Nossa Terra Nossa Gente : O BIJU DE PINDAMONHANGABA: SEGREDO E TRADIÇÃO

É tarde de domingo. Da varanda de casa ouço o som do triângulo anunciando que o vendedor de biju está passando na minha rua. Desço os lances da escada em disparada pois Sr. Jorge tem pressa de atender outros fregueses em outros bairros da cidade.

Aceno com as mãos e ele para. Na garupa de sua bicicleta está o latão de biju repleto dessa delicada preciosidade.

Como sempre, Sr. Jorge é a gentileza em pessoa e, ao perceber meu interesse por sua arte culinária, confessa-me que tem tempo para um “dedo de prosa”.

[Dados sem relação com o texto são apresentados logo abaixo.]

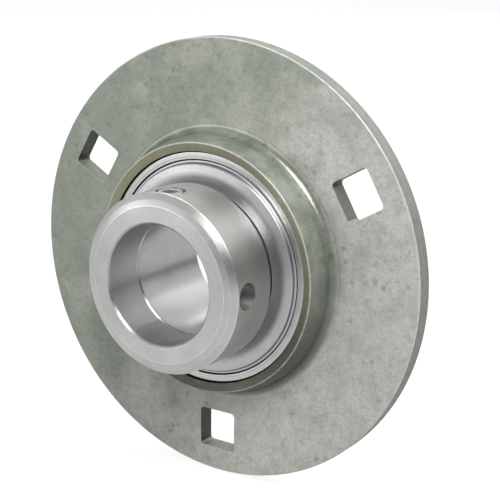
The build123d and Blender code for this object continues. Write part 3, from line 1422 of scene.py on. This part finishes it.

Só de brincadeira, pergunto-lhe quais os ingredientes que compõem a massa e ele me diz, sem cerimônias: leite, trigo, açúcar, mel, cravo, canela da Índia leite condensado, achocolatado e essência de abacaxi.
– A receita?
– Ele ficou devendo. É segredo de família!

Há 70 anos seus pais Haroldo e Júlia Montovani Magalhães mudaram-se da cidade mineira de Carmo de Cachoeira para Pindamonhangaba. Seu pai conseguiu trabalho na lavoura da Fazenda Sapucaia e, graças ao seu empenho, conquistou uma vaga na Fábrica de Papel Cícero Prado. No “Coruputuba” trabalhou e sustentou a numerosa família (16 filhos) e, para isso, complementava a renda com a ajuda da esposa (costura e pastéis) e, também, com a venda de lenha, frangos e biju

Ele aprendeu a técnica de fazer biju com o Sr. Mota, proprietário de duas máquinas importadas. Quando o patrão mudou-se para Guaratinguetá, ofereceu uma delas ao humilde funcionário que empenhou-se em pagá-la à prestação com o pequeno lucro da venda de sua própria mercadoria. Graças a este ato de generosidade, Haroldo Magalhães tornou-se detentor da máquina e da receita de biju comercializada em nossa cidade.

Sr. Haroldo, mesmo depois de aposentado da fábrica, não abandonou a venda de biju. Trabalhou nesse ofício por 65 anos e, antes de falecer aos 97 anos, ensinou a técnica a dois de seus filhos – João e Jorge -, que têm mantido a freguesia do pai e conquistado novos fregueses pela qualidade do produto e, sobretudo, pelo atendimento primoroso.
João que há poucos dias deixou o ofício em decorrência de problemas de saúde, disse-me que quando a vida de seu pai estava por um fio, ele voltou pra casa para aprender a fazer biju e não deixar morrer a tradição da família. Jorge, ao contrário, aprendeu por necessidade. Numa época em que ficou desempregado, foi salvo pela milagrosa receita do biju do pai. É grato por isso até hoje!

A alma do negócio, confessaram-me os irmãos, é o triângulo! O som do singelo instrumento de percussão musical (ideia do pai) é um verdadeiro chamariz de fregueses.

Quem experimentou essa iguaria sabe que na delicadeza de um cone de biju há um sabor inesquecível. Delícia que desaparece na boca e impregna a nossa memória como o primeiro beijo do primeiro amor… Quem não provou ainda, um conselho: afine os ouvidos e preste atenção. Nas ruas de Pindamonhangaba, um simpático cidadão é o único detentor de um segredo de família que se tornou patrimônio imaterial de nossa terra e de nossa gente, graças ao trabalho de sete décadas de três Magalhães: Haroldo, Jorge e João!